**Instructions for the task**. Of the lines listed below, return exactly those that run from the line containing "finished = [(node, coat)" through the line containing "zip(*points))), Vector(map(max, zip(*points)))", both included.

## START Given records

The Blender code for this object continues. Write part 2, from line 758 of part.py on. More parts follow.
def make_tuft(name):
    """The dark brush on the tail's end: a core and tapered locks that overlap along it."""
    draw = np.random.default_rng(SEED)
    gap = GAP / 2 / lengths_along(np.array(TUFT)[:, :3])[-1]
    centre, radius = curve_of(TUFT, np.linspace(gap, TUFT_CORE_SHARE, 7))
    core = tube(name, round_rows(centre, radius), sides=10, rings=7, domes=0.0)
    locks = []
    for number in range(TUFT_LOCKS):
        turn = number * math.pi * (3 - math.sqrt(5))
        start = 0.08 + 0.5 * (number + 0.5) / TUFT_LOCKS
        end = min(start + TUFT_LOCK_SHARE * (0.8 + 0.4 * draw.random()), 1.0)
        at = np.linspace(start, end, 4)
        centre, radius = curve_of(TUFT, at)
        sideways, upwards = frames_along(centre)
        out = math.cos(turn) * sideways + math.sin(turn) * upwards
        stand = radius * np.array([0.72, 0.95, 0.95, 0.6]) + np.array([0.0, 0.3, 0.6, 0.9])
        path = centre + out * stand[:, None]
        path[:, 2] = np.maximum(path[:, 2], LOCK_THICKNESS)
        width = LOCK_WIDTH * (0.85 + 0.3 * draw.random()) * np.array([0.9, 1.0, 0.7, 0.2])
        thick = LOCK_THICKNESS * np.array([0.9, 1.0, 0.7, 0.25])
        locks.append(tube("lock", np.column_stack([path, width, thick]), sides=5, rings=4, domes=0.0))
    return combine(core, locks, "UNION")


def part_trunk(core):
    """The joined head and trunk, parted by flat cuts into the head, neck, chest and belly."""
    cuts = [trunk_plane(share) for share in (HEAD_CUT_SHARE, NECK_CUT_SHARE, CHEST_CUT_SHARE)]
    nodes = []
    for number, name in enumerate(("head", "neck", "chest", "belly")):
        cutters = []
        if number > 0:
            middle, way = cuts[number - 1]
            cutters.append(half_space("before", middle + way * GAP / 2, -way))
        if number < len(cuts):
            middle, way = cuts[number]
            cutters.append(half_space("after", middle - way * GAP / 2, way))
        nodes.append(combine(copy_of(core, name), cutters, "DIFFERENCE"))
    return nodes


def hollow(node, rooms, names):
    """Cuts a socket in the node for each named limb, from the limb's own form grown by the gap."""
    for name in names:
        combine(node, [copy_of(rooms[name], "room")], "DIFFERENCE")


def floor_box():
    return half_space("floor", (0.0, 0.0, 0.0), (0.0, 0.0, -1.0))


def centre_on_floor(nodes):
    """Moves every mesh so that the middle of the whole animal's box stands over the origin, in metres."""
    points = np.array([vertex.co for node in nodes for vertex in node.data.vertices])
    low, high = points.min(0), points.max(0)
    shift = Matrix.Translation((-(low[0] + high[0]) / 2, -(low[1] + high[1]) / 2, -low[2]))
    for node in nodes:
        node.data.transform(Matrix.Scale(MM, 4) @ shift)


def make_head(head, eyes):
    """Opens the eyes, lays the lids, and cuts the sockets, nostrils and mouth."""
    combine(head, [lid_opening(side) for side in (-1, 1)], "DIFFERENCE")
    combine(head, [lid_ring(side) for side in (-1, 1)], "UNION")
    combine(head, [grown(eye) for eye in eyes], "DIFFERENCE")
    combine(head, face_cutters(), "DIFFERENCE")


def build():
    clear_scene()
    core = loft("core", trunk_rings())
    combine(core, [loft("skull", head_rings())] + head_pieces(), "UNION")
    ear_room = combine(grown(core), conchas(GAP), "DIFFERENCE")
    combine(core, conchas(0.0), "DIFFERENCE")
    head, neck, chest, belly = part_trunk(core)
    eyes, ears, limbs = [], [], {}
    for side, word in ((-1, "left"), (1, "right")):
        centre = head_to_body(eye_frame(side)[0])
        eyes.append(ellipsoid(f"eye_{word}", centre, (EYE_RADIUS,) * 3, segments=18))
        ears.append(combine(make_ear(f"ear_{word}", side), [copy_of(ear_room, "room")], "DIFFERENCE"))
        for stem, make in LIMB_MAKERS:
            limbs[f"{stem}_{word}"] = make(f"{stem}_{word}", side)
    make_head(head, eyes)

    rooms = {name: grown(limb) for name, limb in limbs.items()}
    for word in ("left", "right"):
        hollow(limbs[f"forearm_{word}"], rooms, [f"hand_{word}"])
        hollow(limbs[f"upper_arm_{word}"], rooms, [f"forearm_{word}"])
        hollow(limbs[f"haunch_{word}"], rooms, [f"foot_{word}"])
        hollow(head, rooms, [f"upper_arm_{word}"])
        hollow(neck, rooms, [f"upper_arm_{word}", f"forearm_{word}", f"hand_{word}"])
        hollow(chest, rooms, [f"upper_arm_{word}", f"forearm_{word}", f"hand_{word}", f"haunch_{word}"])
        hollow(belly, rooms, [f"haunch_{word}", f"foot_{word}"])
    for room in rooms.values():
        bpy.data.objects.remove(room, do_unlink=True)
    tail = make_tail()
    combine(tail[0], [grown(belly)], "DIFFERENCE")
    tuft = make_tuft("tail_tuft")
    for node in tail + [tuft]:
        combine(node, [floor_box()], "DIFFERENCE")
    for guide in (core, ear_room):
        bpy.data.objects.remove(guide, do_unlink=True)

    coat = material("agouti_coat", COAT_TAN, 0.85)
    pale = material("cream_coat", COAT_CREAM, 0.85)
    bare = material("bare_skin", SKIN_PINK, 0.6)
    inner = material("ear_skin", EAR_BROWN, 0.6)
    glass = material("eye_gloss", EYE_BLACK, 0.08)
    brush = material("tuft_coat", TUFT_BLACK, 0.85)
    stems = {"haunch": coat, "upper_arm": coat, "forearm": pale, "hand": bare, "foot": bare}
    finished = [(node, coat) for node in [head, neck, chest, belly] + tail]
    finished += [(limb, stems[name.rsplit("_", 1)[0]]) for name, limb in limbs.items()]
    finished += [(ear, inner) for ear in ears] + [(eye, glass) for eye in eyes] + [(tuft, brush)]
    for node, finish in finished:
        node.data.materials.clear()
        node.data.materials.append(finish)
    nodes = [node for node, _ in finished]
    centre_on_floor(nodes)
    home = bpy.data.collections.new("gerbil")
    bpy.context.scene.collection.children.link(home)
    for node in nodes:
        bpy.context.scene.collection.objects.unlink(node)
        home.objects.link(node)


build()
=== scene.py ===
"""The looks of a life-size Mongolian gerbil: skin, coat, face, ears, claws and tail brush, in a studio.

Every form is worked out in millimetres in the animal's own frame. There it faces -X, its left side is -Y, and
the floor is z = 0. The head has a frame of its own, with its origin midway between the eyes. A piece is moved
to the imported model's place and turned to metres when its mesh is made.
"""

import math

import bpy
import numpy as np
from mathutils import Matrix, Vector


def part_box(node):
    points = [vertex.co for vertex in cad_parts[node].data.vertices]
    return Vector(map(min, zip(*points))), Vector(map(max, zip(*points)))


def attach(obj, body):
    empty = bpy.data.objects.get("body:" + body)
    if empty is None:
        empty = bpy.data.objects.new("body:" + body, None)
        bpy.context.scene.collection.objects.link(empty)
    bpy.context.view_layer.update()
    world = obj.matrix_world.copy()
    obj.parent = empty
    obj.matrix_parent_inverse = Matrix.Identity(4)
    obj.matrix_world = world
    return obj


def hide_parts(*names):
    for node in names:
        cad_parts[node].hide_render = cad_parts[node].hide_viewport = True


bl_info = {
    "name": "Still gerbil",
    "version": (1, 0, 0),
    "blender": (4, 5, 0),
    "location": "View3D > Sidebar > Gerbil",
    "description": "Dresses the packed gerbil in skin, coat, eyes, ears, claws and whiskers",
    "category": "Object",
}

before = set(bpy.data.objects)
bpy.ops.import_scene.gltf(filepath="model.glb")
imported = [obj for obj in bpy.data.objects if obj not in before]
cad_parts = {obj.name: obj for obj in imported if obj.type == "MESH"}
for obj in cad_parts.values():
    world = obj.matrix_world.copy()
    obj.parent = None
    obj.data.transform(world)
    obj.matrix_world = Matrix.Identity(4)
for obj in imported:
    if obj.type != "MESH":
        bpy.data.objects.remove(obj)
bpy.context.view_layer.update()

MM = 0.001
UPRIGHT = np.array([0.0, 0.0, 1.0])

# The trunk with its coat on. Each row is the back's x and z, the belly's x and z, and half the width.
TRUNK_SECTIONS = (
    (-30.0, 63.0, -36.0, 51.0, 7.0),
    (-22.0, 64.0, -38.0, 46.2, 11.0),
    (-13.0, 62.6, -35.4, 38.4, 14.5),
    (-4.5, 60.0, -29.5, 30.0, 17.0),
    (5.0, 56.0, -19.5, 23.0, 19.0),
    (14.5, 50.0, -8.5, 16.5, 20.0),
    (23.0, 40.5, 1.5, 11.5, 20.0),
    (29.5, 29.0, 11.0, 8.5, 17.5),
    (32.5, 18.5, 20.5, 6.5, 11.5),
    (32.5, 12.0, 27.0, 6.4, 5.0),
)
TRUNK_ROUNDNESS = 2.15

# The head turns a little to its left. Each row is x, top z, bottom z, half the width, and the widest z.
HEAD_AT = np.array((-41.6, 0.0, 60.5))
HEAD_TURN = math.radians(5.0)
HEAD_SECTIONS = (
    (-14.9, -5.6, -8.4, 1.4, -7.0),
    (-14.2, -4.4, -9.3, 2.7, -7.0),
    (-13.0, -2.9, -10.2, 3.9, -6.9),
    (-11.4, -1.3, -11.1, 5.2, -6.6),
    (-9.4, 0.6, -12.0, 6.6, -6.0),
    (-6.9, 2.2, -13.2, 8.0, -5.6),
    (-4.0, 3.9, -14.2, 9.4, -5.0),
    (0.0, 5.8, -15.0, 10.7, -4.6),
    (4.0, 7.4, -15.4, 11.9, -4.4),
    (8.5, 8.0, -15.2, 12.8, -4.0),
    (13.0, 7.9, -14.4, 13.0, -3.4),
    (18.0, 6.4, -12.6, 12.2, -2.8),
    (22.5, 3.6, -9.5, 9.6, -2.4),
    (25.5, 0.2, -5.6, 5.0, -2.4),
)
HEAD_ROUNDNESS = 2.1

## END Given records
## START Given records

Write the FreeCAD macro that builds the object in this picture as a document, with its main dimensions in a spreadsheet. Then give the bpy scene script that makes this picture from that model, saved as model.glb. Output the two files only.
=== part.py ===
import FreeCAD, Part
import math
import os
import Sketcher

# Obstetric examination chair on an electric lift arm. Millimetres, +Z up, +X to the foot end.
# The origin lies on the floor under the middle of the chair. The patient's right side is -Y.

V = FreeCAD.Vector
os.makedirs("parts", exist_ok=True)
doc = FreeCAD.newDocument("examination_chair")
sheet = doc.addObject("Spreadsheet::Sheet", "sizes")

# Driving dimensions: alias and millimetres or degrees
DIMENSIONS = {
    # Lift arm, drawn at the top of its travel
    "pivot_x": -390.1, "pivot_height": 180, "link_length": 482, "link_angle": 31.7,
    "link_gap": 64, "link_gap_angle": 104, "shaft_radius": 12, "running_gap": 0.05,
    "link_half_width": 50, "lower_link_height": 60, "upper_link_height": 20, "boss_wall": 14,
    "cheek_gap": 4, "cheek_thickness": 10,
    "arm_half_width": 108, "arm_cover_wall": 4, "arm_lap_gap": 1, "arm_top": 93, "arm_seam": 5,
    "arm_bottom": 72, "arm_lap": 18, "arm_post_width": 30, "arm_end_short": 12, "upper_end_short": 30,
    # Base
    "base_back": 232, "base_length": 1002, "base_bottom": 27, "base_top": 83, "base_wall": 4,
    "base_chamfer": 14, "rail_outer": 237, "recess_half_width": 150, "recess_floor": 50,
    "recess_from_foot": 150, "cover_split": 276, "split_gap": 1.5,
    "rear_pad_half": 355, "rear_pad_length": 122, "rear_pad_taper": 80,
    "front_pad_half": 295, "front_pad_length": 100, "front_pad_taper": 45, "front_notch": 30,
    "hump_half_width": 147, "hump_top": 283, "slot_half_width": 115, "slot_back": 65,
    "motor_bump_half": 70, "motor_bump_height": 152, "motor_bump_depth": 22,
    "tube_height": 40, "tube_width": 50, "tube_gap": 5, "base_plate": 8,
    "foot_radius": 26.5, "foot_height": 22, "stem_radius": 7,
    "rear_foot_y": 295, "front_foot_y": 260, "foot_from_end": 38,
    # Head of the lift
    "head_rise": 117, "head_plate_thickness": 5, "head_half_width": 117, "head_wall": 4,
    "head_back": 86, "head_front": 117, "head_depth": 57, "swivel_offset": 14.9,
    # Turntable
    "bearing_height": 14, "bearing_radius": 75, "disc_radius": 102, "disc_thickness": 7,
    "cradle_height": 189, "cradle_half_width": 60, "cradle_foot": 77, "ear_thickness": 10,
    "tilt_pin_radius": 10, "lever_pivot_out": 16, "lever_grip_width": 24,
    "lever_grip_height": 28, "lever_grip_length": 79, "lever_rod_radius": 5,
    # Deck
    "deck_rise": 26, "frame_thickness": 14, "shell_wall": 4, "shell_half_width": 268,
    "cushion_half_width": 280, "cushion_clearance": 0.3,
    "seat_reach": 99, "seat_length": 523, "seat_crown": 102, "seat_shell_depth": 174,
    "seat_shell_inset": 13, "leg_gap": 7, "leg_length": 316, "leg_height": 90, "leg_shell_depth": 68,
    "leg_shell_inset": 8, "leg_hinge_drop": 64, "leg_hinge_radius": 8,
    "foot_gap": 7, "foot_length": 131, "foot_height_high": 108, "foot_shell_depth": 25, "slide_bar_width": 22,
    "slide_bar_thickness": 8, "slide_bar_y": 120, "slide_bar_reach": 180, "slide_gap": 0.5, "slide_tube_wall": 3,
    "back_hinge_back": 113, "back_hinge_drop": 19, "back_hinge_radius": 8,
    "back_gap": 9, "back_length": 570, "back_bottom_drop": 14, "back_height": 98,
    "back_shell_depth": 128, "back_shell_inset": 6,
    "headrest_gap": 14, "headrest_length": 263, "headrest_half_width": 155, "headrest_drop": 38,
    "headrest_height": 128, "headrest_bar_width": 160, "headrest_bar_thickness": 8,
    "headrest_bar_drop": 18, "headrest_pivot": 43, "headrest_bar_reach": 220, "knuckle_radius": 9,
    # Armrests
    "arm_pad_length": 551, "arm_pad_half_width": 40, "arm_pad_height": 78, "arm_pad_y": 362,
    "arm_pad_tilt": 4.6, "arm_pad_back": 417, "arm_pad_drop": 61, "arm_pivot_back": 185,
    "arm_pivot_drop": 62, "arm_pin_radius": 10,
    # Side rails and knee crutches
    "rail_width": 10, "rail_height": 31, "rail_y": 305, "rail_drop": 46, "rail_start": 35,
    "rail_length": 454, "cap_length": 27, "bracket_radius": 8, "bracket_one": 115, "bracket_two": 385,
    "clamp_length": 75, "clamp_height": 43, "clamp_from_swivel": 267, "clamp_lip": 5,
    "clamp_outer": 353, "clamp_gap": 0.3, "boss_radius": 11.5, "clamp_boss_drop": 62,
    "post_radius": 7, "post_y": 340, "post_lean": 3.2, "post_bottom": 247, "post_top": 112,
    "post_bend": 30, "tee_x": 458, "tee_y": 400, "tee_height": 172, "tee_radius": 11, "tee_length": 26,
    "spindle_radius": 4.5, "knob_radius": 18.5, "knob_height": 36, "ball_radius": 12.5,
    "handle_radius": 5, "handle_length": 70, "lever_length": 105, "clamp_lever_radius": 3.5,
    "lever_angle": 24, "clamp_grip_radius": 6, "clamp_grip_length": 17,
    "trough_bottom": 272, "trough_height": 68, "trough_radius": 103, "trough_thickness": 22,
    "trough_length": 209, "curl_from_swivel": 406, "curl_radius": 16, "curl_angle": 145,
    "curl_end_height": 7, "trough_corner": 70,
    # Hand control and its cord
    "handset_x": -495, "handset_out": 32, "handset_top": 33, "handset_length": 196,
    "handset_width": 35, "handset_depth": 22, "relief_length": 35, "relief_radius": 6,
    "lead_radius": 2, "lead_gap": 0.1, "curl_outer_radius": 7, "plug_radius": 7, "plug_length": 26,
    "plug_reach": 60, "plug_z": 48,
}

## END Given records
## START Given records

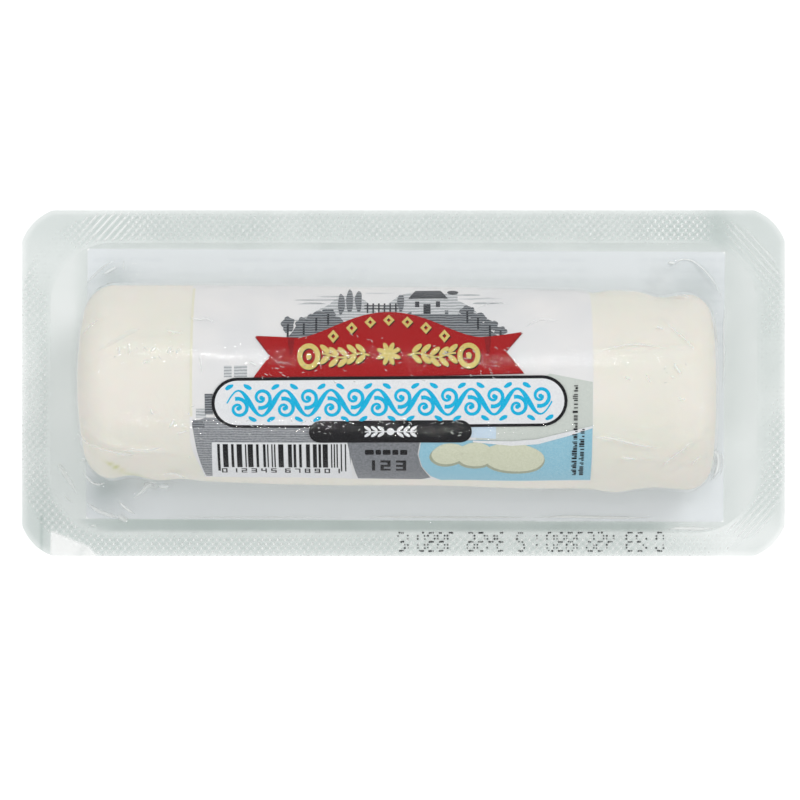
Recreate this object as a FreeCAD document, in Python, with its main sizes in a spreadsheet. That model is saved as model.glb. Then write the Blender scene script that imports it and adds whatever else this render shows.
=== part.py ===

## END Given records

**The result**.
    finished = [(node, coat) for node in [head, neck, chest, belly] + tail]
    finished += [(limb, stems[name.rsplit("_", 1)[0]]) for name, limb in limbs.items()]
    finished += [(ear, inner) for ear in ears] + [(eye, glass) for eye in eyes] + [(tuft, brush)]
    for node, finish in finished:
        node.data.materials.clear()
        node.data.materials.append(finish)
    nodes = [node for node, _ in finished]
    centre_on_floor(nodes)
    home = bpy.data.collections.new("gerbil")
    bpy.context.scene.collection.children.link(home)
    for node in nodes:
        bpy.context.scene.collection.objects.unlink(node)
        home.objects.link(node)


build()
=== scene.py ===
"""The looks of a life-size Mongolian gerbil: skin, coat, face, ears, claws and tail brush, in a studio.

Every form is worked out in millimetres in the animal's own frame. There it faces -X, its left side is -Y, and
the floor is z = 0. The head has a frame of its own, with its origin midway between the eyes. A piece is moved
to the imported model's place and turned to metres when its mesh is made.
"""

import math

import bpy
import numpy as np
from mathutils import Matrix, Vector


def part_box(node):
    points = [vertex.co for vertex in cad_parts[node].data.vertices]
    return Vector(map(min, zip(*points))), Vector(map(max, zip(*points)))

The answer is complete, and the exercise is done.